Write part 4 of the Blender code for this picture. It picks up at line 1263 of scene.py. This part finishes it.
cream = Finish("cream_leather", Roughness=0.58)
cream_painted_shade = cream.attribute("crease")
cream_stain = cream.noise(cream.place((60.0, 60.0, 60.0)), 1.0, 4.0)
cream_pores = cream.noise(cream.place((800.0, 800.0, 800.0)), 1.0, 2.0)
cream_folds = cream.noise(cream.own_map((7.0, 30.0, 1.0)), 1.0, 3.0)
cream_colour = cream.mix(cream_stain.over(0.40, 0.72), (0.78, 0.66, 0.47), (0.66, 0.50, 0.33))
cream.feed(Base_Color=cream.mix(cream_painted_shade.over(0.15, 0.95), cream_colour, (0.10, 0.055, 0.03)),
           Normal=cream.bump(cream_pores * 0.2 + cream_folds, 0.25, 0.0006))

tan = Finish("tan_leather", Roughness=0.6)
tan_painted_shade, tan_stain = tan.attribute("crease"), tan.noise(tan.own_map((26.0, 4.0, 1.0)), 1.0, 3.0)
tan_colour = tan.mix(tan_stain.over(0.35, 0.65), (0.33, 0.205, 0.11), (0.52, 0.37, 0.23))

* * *

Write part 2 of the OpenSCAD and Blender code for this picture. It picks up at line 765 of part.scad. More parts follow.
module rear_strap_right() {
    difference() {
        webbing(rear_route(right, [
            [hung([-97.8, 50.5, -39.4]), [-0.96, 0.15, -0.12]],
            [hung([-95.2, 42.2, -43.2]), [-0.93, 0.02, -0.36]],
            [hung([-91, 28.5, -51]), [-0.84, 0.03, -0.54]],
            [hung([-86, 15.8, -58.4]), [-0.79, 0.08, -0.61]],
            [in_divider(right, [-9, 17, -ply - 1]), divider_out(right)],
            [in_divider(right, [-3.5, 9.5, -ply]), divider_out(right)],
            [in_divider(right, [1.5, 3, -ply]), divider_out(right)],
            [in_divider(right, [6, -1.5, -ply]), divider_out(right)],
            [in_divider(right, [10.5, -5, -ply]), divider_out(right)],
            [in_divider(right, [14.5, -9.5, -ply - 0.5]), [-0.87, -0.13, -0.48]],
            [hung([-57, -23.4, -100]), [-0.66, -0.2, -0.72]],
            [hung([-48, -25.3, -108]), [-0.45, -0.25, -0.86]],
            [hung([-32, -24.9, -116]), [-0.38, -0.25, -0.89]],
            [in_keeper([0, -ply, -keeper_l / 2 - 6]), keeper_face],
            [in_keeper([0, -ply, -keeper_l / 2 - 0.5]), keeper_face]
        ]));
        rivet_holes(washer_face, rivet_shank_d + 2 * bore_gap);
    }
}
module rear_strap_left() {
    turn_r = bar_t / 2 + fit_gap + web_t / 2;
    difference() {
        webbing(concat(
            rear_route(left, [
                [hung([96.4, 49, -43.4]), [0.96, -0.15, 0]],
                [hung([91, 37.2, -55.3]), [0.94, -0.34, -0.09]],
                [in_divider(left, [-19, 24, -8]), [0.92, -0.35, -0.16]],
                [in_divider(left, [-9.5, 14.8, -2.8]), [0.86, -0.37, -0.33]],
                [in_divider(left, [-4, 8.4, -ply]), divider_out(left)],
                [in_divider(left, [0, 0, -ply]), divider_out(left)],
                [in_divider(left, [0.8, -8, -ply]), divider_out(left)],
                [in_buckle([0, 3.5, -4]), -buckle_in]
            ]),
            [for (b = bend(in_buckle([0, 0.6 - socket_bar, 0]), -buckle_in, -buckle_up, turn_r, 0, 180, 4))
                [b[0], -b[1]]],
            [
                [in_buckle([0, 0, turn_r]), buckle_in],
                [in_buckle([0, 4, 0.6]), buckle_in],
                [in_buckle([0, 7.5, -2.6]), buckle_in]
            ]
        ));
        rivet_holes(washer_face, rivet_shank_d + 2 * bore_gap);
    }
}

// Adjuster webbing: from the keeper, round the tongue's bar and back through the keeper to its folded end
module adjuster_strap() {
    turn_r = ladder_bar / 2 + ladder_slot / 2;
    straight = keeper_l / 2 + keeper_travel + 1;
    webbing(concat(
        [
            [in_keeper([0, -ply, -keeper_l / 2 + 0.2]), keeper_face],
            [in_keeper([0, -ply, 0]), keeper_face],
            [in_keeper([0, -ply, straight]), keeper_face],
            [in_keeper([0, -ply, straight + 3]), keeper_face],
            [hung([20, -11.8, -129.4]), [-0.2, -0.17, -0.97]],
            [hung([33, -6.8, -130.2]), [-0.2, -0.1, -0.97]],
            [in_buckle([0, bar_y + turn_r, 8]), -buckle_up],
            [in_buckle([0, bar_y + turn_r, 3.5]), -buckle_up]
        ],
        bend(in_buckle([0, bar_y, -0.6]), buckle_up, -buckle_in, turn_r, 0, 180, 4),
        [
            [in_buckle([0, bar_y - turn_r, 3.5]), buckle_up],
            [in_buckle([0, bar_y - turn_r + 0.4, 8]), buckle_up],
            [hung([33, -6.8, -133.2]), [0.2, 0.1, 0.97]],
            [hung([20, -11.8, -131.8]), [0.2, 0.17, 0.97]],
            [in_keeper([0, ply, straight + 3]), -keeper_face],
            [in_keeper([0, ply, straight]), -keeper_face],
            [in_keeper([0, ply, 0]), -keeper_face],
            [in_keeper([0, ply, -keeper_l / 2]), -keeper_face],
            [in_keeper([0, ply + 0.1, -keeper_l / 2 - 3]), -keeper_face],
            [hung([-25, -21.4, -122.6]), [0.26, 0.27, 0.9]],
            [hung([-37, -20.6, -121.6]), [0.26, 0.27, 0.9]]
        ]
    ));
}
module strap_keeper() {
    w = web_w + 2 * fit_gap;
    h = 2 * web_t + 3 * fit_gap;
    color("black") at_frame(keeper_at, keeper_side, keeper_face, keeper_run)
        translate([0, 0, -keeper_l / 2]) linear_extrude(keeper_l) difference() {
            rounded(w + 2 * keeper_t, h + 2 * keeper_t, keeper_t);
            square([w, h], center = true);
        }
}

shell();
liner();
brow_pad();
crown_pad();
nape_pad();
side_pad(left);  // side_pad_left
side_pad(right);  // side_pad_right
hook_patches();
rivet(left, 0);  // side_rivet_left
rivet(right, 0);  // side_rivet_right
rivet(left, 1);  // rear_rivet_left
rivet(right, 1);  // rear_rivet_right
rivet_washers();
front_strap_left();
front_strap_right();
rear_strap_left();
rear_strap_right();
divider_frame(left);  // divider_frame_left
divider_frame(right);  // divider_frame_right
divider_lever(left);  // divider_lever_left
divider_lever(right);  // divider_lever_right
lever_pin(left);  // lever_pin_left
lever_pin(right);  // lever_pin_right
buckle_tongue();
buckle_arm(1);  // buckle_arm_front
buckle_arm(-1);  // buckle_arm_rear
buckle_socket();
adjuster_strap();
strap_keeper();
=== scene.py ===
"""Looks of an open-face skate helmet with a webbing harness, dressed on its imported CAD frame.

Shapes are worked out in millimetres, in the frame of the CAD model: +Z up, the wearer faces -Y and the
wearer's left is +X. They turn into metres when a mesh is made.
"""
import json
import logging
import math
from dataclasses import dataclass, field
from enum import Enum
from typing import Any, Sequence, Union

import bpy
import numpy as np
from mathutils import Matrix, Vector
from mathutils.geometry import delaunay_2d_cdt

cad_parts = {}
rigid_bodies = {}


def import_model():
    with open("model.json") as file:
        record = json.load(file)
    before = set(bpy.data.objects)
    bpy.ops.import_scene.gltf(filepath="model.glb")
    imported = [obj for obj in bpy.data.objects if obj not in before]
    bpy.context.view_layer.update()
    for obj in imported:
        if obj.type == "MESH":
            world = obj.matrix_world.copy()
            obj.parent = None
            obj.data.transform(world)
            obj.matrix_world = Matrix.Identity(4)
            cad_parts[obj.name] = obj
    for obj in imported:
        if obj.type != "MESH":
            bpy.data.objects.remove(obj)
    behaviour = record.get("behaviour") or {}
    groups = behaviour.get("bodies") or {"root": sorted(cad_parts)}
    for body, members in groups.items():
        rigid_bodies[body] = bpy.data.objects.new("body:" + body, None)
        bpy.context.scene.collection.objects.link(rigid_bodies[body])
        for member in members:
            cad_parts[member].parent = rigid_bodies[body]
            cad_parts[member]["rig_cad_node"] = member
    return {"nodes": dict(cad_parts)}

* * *

Work to be completed: In the entries above, identify every line with the string "context".

Finished answer:
    bpy.context.view_layer.update()
        bpy.context.scene.collection.objects.link(rigid_bodies[body])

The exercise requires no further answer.